Application of an extended Porod law to the study of the ionic aggregates in telechelic ionomers

Porod's law extended to the sixth‐order term can be written I = (Kp/s4 + K6/s6)U2(s,σ) where I is the scattered intensity, s = 2(sinθ)/λ, θ being half the scattering angle and λ the wavelength used; U2(s, σ) describes the interphase profile and σ is a measure of the width of the interphase transition zone. Kp and K6 are two constants. In the same way as Kp can be related to the specific area, K6 is related to a pure number θ called here `angulosity'. For an angulous body, θ always is negative and can easily be calculated when its geometry is simple. It does not depend on the dimensions of the body. It is shown in the present paper that K6/Kp = θ/2π2S so that, in a two‐phase system, the ratio K6/Kp represents the angulosity per unit area S of the interface between the phases.
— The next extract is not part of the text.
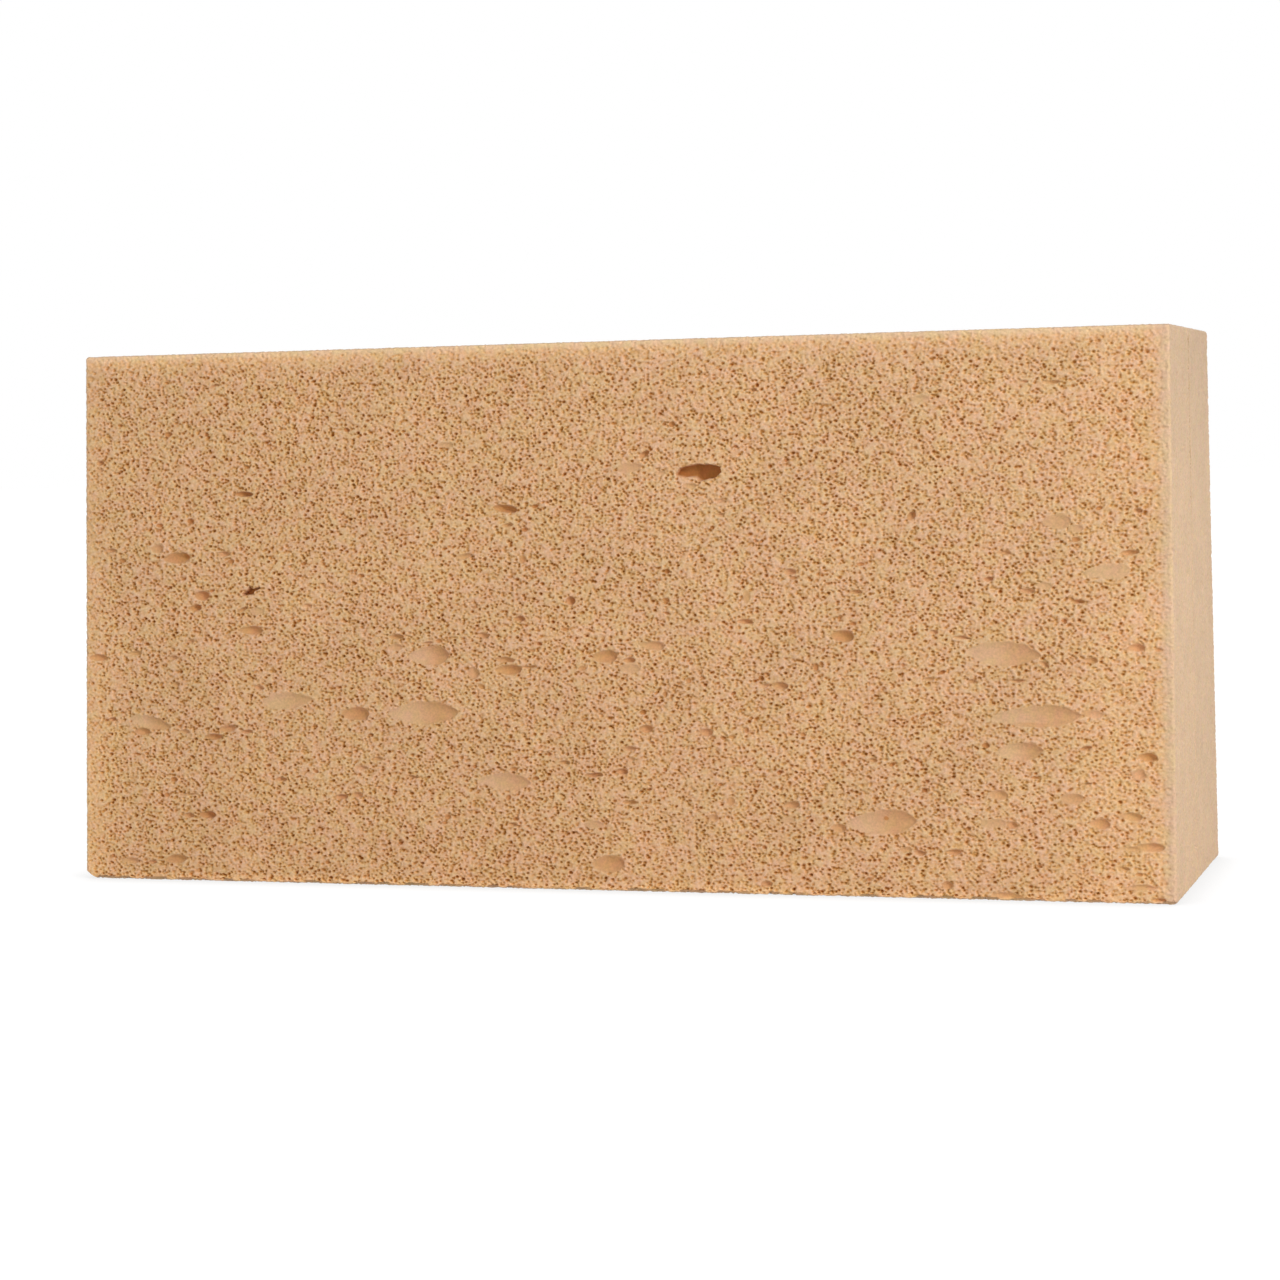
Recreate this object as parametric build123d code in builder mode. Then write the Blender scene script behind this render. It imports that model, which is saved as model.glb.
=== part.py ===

A least‐squares analysis of the experimental small‐angle X‐ray scattering (SAXS) curve gives the values of Kp, K6 and σ. The method was successfully applied in the case of telechelic ionomers to characterize their ionic aggregates. These aggregates present a larger angulosity than that of a parallelepiped. Their volume is relatively small and only contains a small number of ions. The results agree with the results obtained by other techniques. It can be concluded from this that the introduction of the s−6 term into Porod's law is judicious and allows the structure of the phases to be better characterized.